Apt Pupil is my favorite, though, and it finally, after years of fits and starts and rumors, was made into a film in 1998. The movie did make some changes to the original storyline, but it was a vastly underrated film that truly embodied the spirit of King's original novella. The most horrible things can oftentimes be the most fascinating. I know I've always been fascinated by everything that took place in the Third Reich. The teenager in the story, though, is obsessed with those atrocities, and that obsession turns into something increasingly disquieting and dangerous when he discovers a former Nazi living under another name in his neighborhood and blackmails him into telling him all the "gooshy" details of his part in the Holocaust. Apt Pupil is one of the most impressive psychological studies of evil I've ever read.
The Breathing Method sort of gets lost in the shuffle. It's shorter than the other novellas and has never been adapted for film. I really like this story, though. It has a classic fireside story feel to it, hearkening back to the likes of Poe, with its mysterious gentlemen's "club" and emphasis on story-telling. The particular story we are privileged to hear about is in some ways rather ridiculous and certainly quite melodramatic - yet it works extremely well. The novella was dedicated to Peter and Susan Straub, and I think it shows the obvious influence of horror maestro Straub from top to bottom (which, to my mind, is a good thing).

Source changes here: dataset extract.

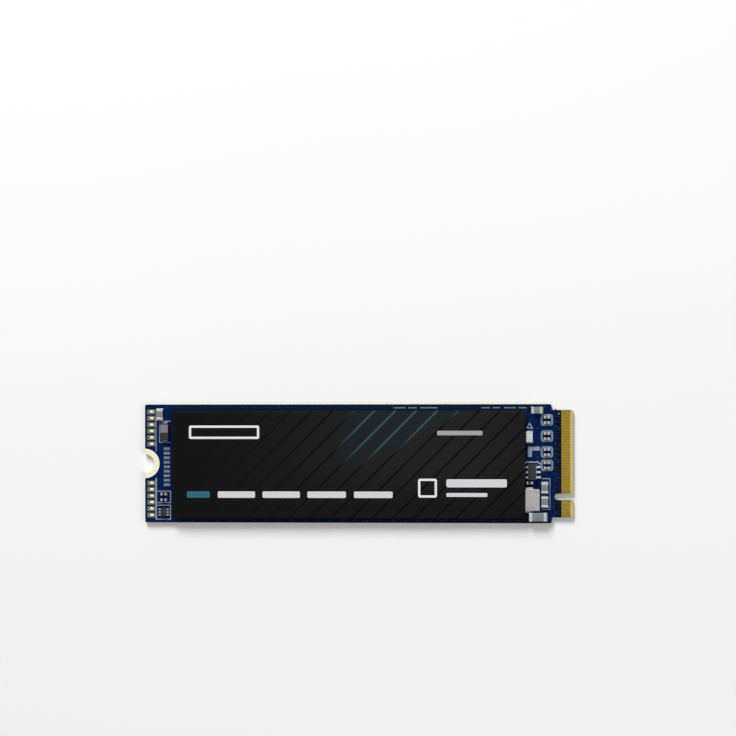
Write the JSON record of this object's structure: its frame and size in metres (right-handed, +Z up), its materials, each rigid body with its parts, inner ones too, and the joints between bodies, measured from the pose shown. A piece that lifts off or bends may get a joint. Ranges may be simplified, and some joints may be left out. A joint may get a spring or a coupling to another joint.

The Breathing Method supplies the theme that serves as a sort of mantra for the entire collection: It is the tale, not he who tells it. The story is everything, and the author is sort of a literary midwife who helps the birthing process along. I heartily believe that many a King critic would fawn over Different Seasons if they read it without knowing who wrote it. This book is a perfect introduction for those yet to experience King for themselves - these are, for the most part, mainstream works of fiction that reveal a master storyteller at work.